** START OF DATASET SECTION **
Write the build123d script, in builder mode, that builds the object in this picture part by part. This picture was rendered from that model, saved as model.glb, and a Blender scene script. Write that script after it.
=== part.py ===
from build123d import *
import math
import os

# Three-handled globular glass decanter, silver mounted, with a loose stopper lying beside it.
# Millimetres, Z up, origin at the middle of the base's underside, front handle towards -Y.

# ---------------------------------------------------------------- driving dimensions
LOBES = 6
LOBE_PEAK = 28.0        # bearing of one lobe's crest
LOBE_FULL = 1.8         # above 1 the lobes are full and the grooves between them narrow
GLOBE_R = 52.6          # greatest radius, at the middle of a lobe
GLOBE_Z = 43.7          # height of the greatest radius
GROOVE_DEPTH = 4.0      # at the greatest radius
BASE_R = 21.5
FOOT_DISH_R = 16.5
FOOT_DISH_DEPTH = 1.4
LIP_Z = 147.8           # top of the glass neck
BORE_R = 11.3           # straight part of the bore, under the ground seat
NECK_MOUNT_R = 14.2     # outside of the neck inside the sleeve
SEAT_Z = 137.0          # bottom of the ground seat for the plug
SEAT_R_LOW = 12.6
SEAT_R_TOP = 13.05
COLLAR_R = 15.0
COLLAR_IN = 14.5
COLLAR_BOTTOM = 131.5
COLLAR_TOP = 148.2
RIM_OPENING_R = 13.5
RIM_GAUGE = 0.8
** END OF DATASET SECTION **
▸ **DIRECTIVE**: Go through the listing and copy all of it exactly.

▸ **EXERCISE OUTPUT**:
Write the build123d script, in builder mode, that builds the object in this picture part by part. This picture was rendered from that model, saved as model.glb, and a Blender scene script. Write that script after it.
=== part.py ===
from build123d import *
import math
import os

# Three-handled globular glass decanter, silver mounted, with a loose stopper lying beside it.
# Millimetres, Z up, origin at the middle of the base's underside, front handle towards -Y.

# ---------------------------------------------------------------- driving dimensions
LOBES = 6
LOBE_PEAK = 28.0        # bearing of one lobe's crest
LOBE_FULL = 1.8         # above 1 the lobes are full and the grooves between them narrow
GLOBE_R = 52.6          # greatest radius, at the middle of a lobe
GLOBE_Z = 43.7          # height of the greatest radius
GROOVE_DEPTH = 4.0      # at the greatest radius
BASE_R = 21.5
FOOT_DISH_R = 16.5
FOOT_DISH_DEPTH = 1.4
LIP_Z = 147.8           # top of the glass neck
BORE_R = 11.3           # straight part of the bore, under the ground seat
NECK_MOUNT_R = 14.2     # outside of the neck inside the sleeve
SEAT_Z = 137.0          # bottom of the ground seat for the plug
SEAT_R_LOW = 12.6
SEAT_R_TOP = 13.05
COLLAR_R = 15.0
COLLAR_IN = 14.5
COLLAR_BOTTOM = 131.5
COLLAR_TOP = 148.2
RIM_OPENING_R = 13.5
RIM_GAUGE = 0.8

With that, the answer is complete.